Maxine - February 10, 2014 - 8:16 am

Marilyn, It Sounds great. I like humor in books. To me, that is real life. I think Homecoming Homicides will be a hit.

Marilyn Baron - February 10, 2014 - 8:50 am

I’m glad you enjoyed the blog. I love humor and use it every chance I can when I write. Thanks for your good thoughts about Homecoming Homicides.

Pam Asberry - February 10, 2014 - 9:09 am

I appreciate humor when it is done well. It sounds like you have found the perfect balance, Marilyn. Good luck with your latest!

Marilyn Baron - February 10, 2014 - 9:10 am

Thanks very much for your comment.

Diane Burton - February 10, 2014 - 9:59 am

I have to have humor (in books & movies) to offset the dark. If a book is too unrelenting dark, I won’t read any further. Loved Sixth Sense. Good balance between light & dark.

Marilyn Baron - February 10, 2014 - 11:04 am

Thank you so much Diane. I appreciate you saying that. It means a lot. Thanks for visiting the blog.

Sandy Elzie - February 10, 2014 - 2:53 pm

Hi Marilyn,
Great excerpts. Yes, I use humor, but a lot of the time the comic relief to sexual or anger-induced stress is to have a small child enter stage right and steal the scene. (I love kids)

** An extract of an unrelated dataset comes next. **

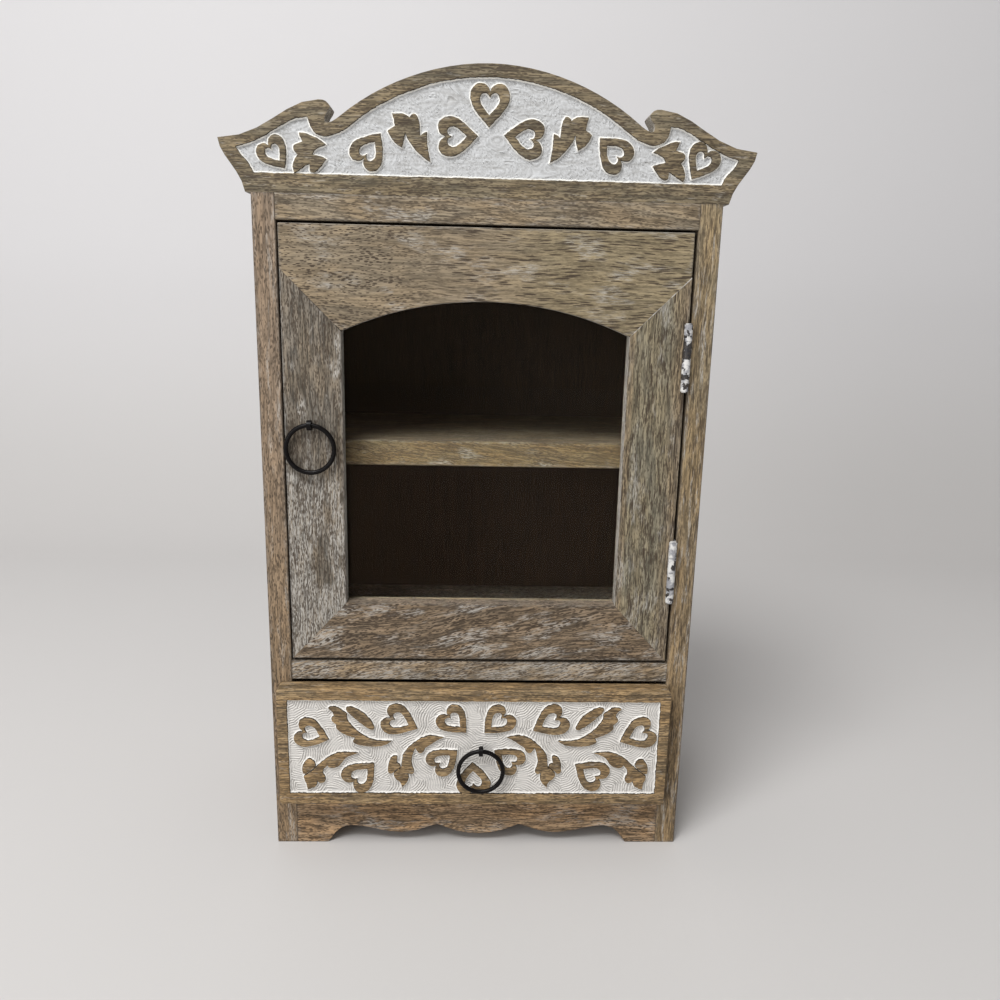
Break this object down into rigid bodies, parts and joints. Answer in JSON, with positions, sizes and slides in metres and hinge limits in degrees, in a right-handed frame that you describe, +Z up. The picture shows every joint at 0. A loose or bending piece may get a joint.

I can’t wait to read your latest book.

Marilyn Baron - February 10, 2014 - 2:59 pm


Thanks for commenting. I also like to use animals as comic relief. Most of my animals are dogs, specifically, Bichon Frise’s, after my dog, who is no longer with us. Anyway, Homecoming Homicides has a Bichon Frise named Cruz Bustamante, after the former Lt. Governor of California. She belongs to the hero. I hope you like Homecoming Homicides.

Susan Carlisle - February 10, 2014 - 5:31 pm


I had no idea that the darkness and light warred in you. The cover is amazing!

Marilyn Baron - February 10, 2014 - 5:48 pm

I’m glad you like the cover. It’s pretty scary. Sixth Sense and Homecoming Homicides do have their dark sides but I hope I’ve balanced them out with humor.